## EXERCISE OBJECTIVE
Up to and including the line that contains "cover's outer face.", write out each line of the material from its first line, exactly.

## DATA LINES

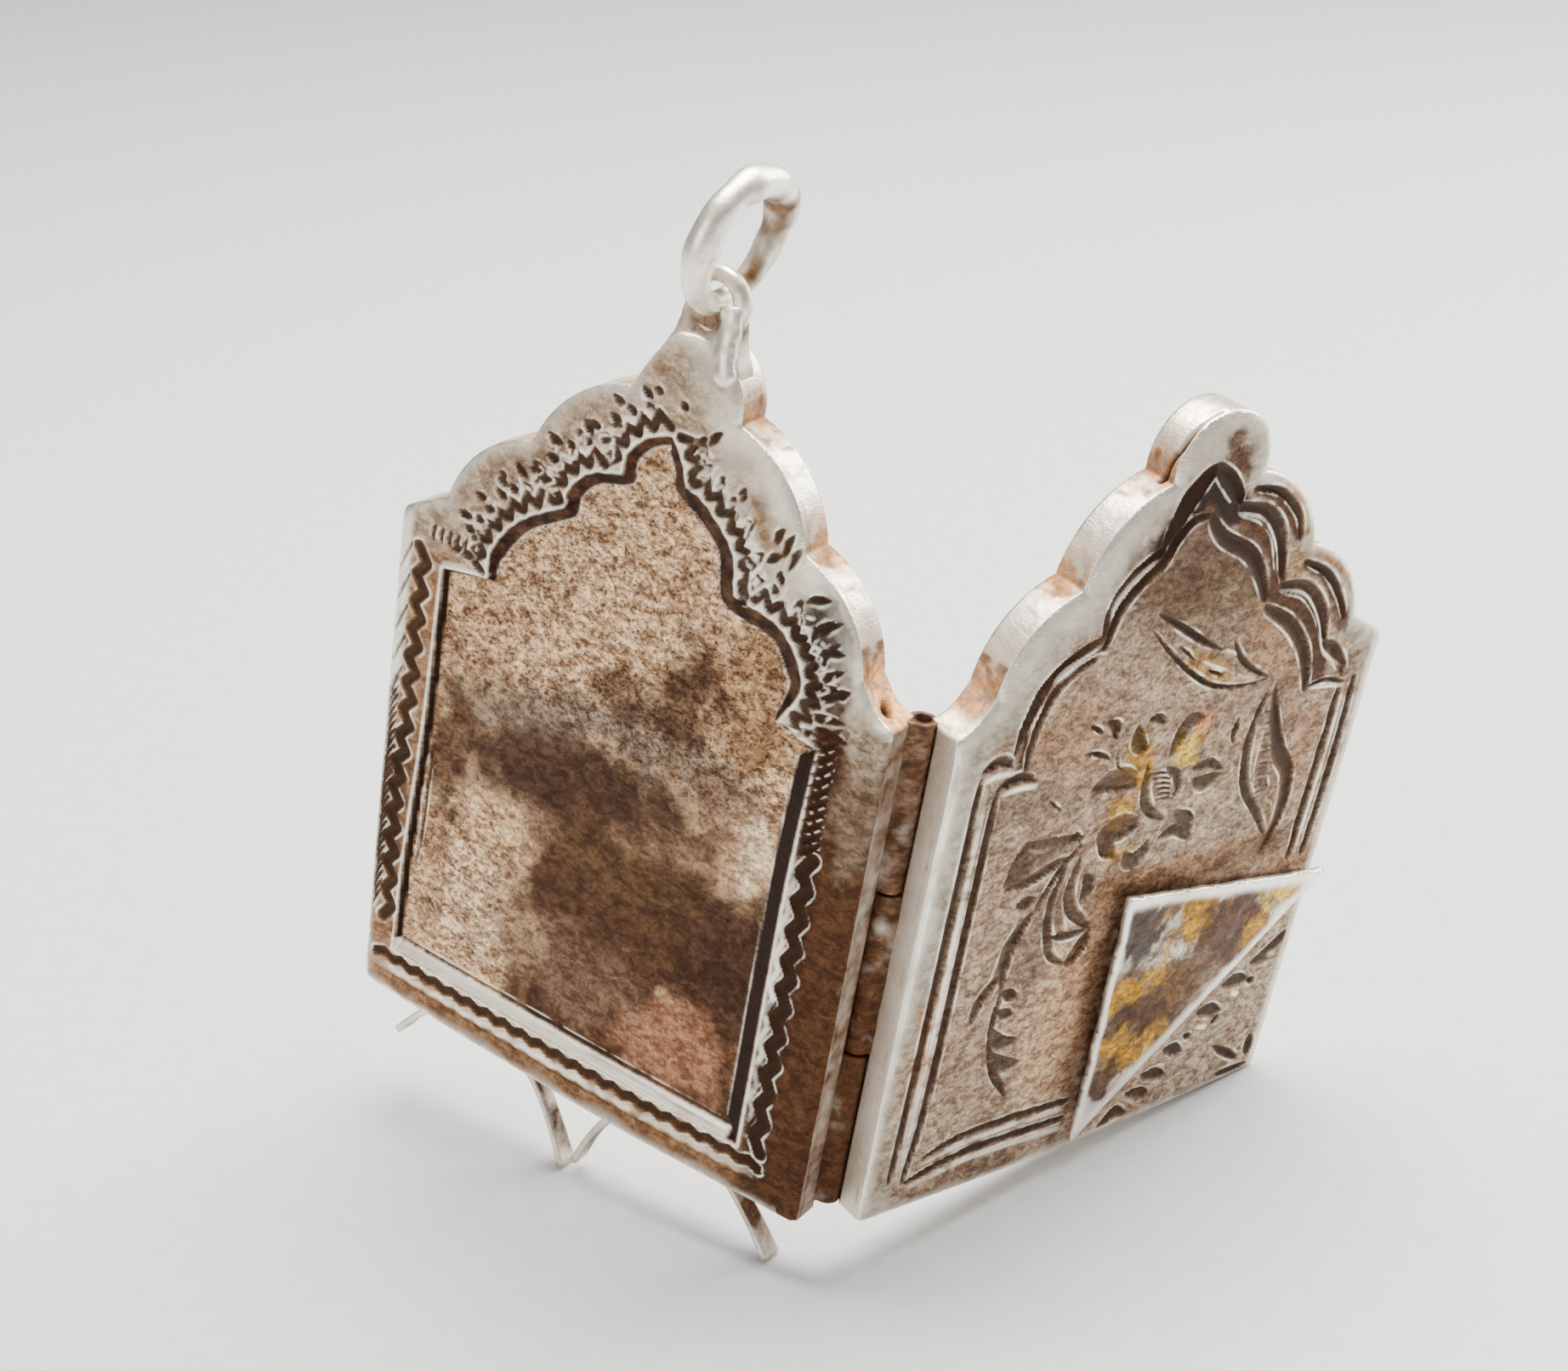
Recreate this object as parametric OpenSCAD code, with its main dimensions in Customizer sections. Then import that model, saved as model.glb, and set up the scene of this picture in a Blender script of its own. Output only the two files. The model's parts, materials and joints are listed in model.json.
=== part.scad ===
// Book locket: two engraved silver covers on a spine hinge, with a bail ring and ribbon feet
// Millimetres, +Z up. The locket stands half open on its feet, its spine towards -Y.
// Each cover is drawn flat: X from the hinge axis, Y up the spine, Z out to the cover's outer face.

/* [Cover] */
// Width of a cover, from the hinge axis to its free side
cover_w = 24; // [20:0.5:32]
// Height of the straight sides
side_h = 22.8; // [19:0.2:32]
// Rise of the lobed arch above the straight sides
arch_h = 11.6; // [10:0.2:16]
// How far the arch's middle lies from the cover's middle, towards the hinge
arch_in = 1.1; // [0:0.1:1.5]
// How far each side lobe bulges beyond its chord
lobe_bulge = 0.75; // [0.5:0.05:1.2]
// Depth of a cover, from the parting plane to its outer face
case_d = 2; // [1.8:0.1:3.5]
// Thickness of the outer plate
plate_t = 0.7; // [0.6:0.05:1]
// Thickness of the ribbon wall round a cover
wall_t = 0.5; // [0.4:0.05:0.8]
// Gap that each wall leaves at the parting plane
part_gap = 0.15; // [0.1:0.05:0.2]
// Angle between the covers as they stand
open_deg = 108; // [70:2:140]

/* [Window] */
// Depth of the sunken panel
window_depth = 0.35; // [0.2:0.05:0.45]
// Frame width on the hinge side
window_hinge_in = 3.5; // [3:0.1:4.5]
// Frame width on the free side
window_free_in = 2.1; // [1.6:0.1:3]
// Frame width at the foot
window_foot_in = 2.6; // [2:0.1:4]
// Height of the window's straight sides above the foot of the cover
window_side_h = 20.9; // [17:0.1:22]
// Step from the window's hinge side in to its arch
window_step_hinge = 1.1; // [0.5:0.1:2]
// Step from the window's free side in to its arch
window_step_free = 2.5; // [1:0.1:3]
// How far the arch's middle lies from the cover's middle, towards the hinge
window_arch_in = 0.6; // [0:0.1:1.2]
// Rise of the window's arch above its straight sides
window_arch_h = 9.5; // [7:0.1:10]
// How far the lobes of the window bulge beyond their chords
window_bulge = 0.65; // [0.4:0.05:0.9]

/* [Border] */
// Distance of the outer border groove from the hinge axis
border_in = 2; // [1.6:0.1:2.8]
// Distance of the outer border groove from the free side
border_free_in = 1.3; // [0.8:0.1:2.4]
// Height of the border groove above the foot of the cover
border_foot_in = 1.4; // [1:0.1:3]
// Height at which the border steps in to its arch
border_side_h = 21.2; // [17:0.1:22]
// Step from the border's hinge side in to its arch
border_step_hinge = 1.7; // [0.8:0.1:2.5]
// Step from the border's free side in to its arch
border_step_free = 1.1; // [0.6:0.1:2]
// How far the arch's middle lies from the cover's middle, towards the hinge
border_arch_in = 1; // [0:0.1:1.5]
// Rise of the border's arch above its straight sides
border_arch_h = 11.2; // [8:0.1:11.5]
// How far the lobes of the border bulge beyond their chords
border_bulge = 0.7; // [0.4:0.05:1]
// Width of each border groove
groove_w = 0.35; // [0.2:0.05:0.5]
// Distance from one border groove to the next
groove_pitch = 0.8; // [0.6:0.05:1]
// Depth of the border grooves
groove_depth = 0.15; // [0.1:0.05:0.25]

/* [Folded corner] */
// Height at which the folded corner meets the free side
flap_side = 10.2; // [7:0.2:13]
// Distance from the free side at which it meets the foot
flap_foot = 11.6; // [8:0.2:14]
// How far the fold runs past the free side
flap_over = 0.9; // [0:0.1:1.2]
// Distance of its loose tip from the free side
flap_tip_in = 12.6; // [9:0.1:15]
// Height of its loose tip
flap_tip_h = 13; // [9:0.2:16]
// Thickness of the folded sheet
flap_t = 0.35; // [0.25:0.05:0.5]
// Angle at which the sheet stands off the cover
flap_lift = 4.5; // [2:0.5:8]

/* [Hinge] */
// Outer diameter of the knuckles
knuckle_d = 1.1; // [1:0.05:1.4]
// Number of knuckles, the first and last on the window cover
knuckle_count = 3; // [3:2:5]
// Diameter of the hinge pin
pin_d = 0.5; // [0.4:0.05:0.6]
// Radial clearance between pin and knuckle
pin_clear = 0.05; // [0.03:0.01:0.08]
// Gap between neighbouring knuckles
knuckle_gap = 0.15; // [0.1:0.05:0.3]
// Clearance round a knuckle in the other cover
barrel_clear = 0.15; // [0.1:0.05:0.25]
// Distance of each spine wall from the hinge axis
spine_in = 0.15; // [0.1:0.05:0.25]
// How far the pin's ends lie inside the knuckles
pin_in = 0.3; // [0.1:0.1:0.8]

/* [Catch] */
// Length of the catch lip along the free side
lip_len = 8; // [5:0.5:12]
// How far the lip reaches past the parting plane
lip_reach = 0.6; // [0.4:0.1:0.9]
// Thickness of the lip
lip_t = 0.3; // [0.2:0.05:0.4]
// Clearance between the lip and the wall that it snaps into
lip_clear = 0.15; // [0.1:0.05:0.25]

/* [Bail] */
// Width of the neck under the eye
neck_w = 2.3; // [2:0.1:3]
// Thickness of the neck, front to back
neck_t = 1.2; // [0.9:0.1:1.6]
// Height of the eye's centre above the top of the cover
eye_rise = 1.35; // [1.3:0.05:2]
// Diameter of the eye's hole
eye_hole_d = 1.4; // [1.3:0.05:1.7]
// Thickness of the eye's wire
eye_wire_d = 0.75; // [0.6:0.05:0.9]

/* [Suspension ring] */
// Outer diameter of the ring
ring_od = 6.2; // [5.6:0.1:8]
// Thickness of the ring's wire
ring_wire_d = 1; // [0.8:0.05:1.05]
// Lean of the ring towards the hinge
ring_lean = 12; // [0:1:20]

/* [Feet] */
// Drop of the lowest foot below the cover
foot_h = 5; // [3:0.1:6]
// Thickness of the foot ribbons
foot_t = 0.4; // [0.3:0.05:0.6]
// Width of the foot ribbons, front to back
foot_w = 1; // [0.8:0.1:1.2]
// Distance of the ribbons behind the cover's outer face
foot_in = 0.5; // [0.3:0.1:0.6]

/* [Hidden] */

ROUND = 96;
SEAT = 0.1;
NOTCH_IN = 0.08;
WINDOW_COVER = -1;
FLOWER_COVER = 1;
GROOVE_COUNT = 2;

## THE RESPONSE
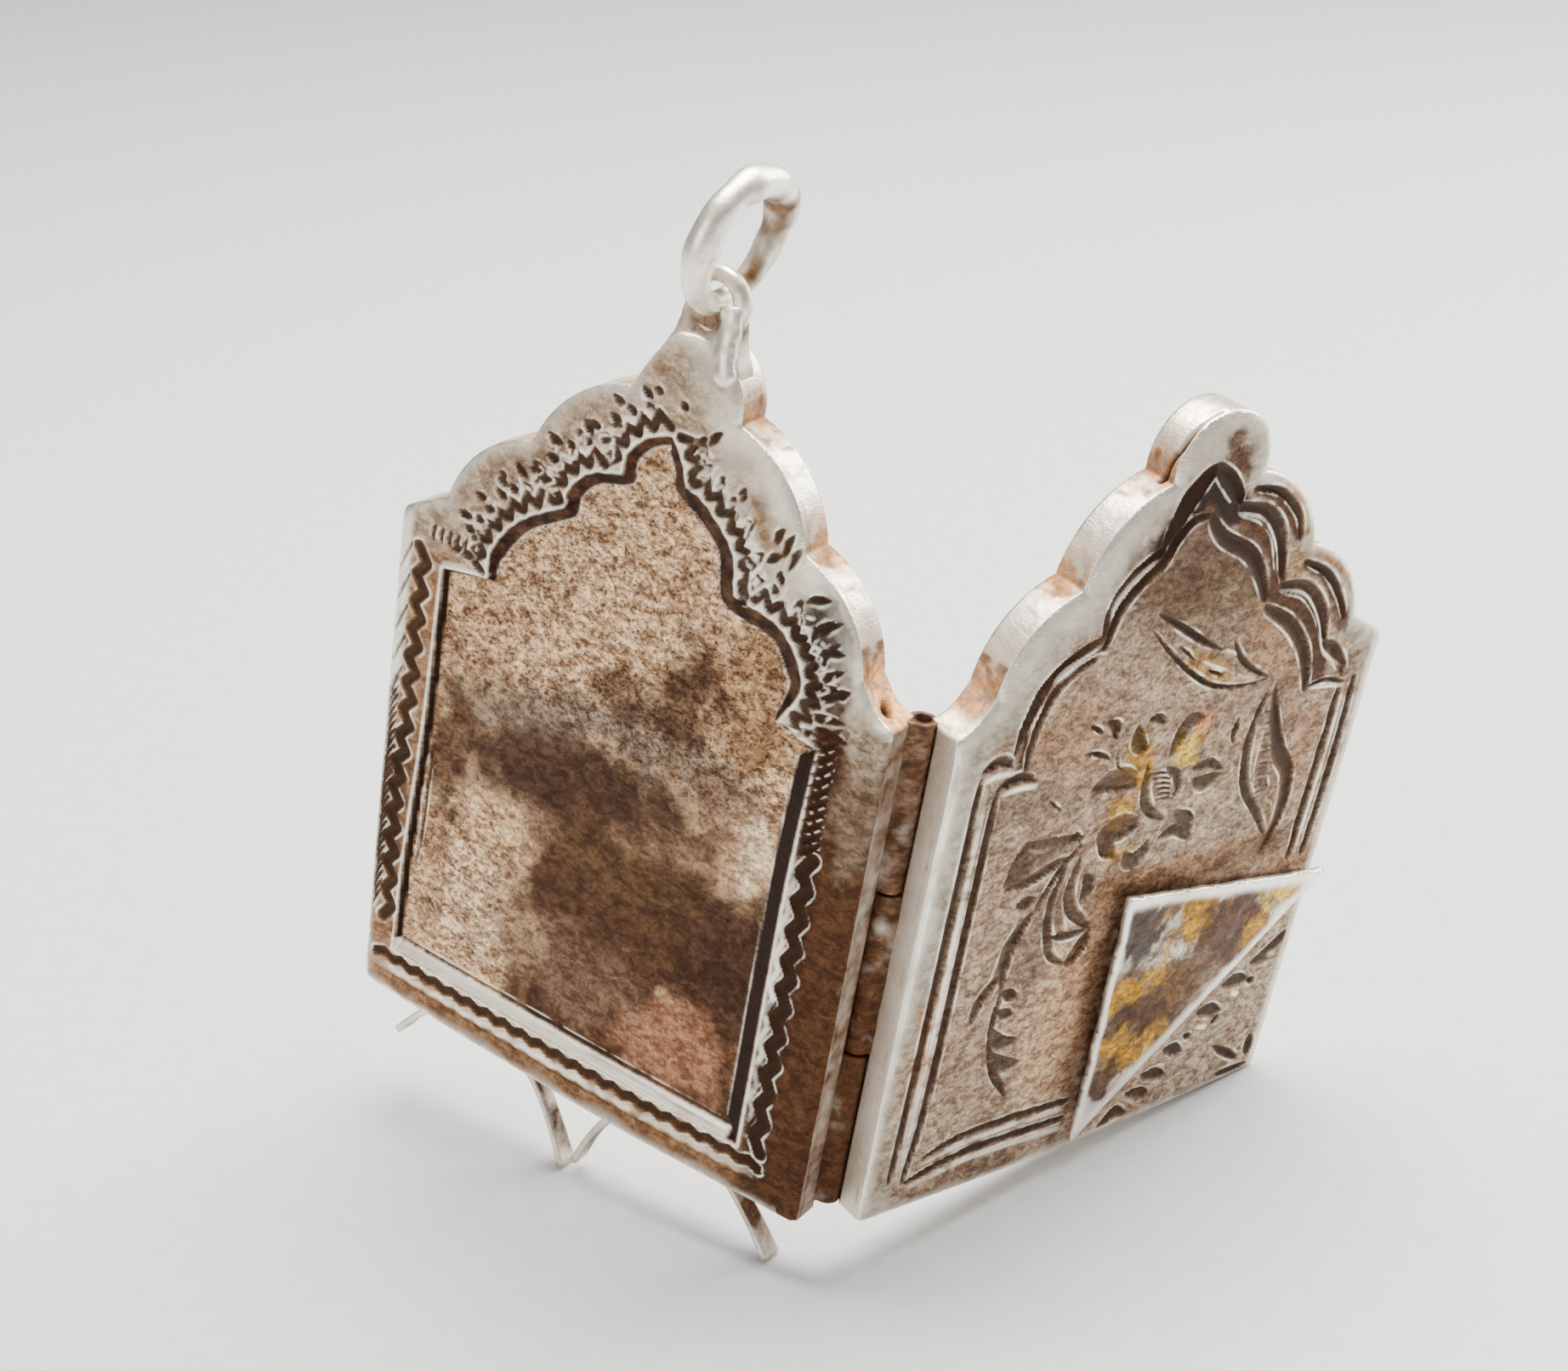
Recreate this object as parametric OpenSCAD code, with its main dimensions in Customizer sections. Then import that model, saved as model.glb, and set up the scene of this picture in a Blender script of its own. Output only the two files. The model's parts, materials and joints are listed in model.json.
=== part.scad ===
// Book locket: two engraved silver covers on a spine hinge, with a bail ring and ribbon feet
// Millimetres, +Z up. The locket stands half open on its feet, its spine towards -Y.
// Each cover is drawn flat: X from the hinge axis, Y up the spine, Z out to the cover's outer face.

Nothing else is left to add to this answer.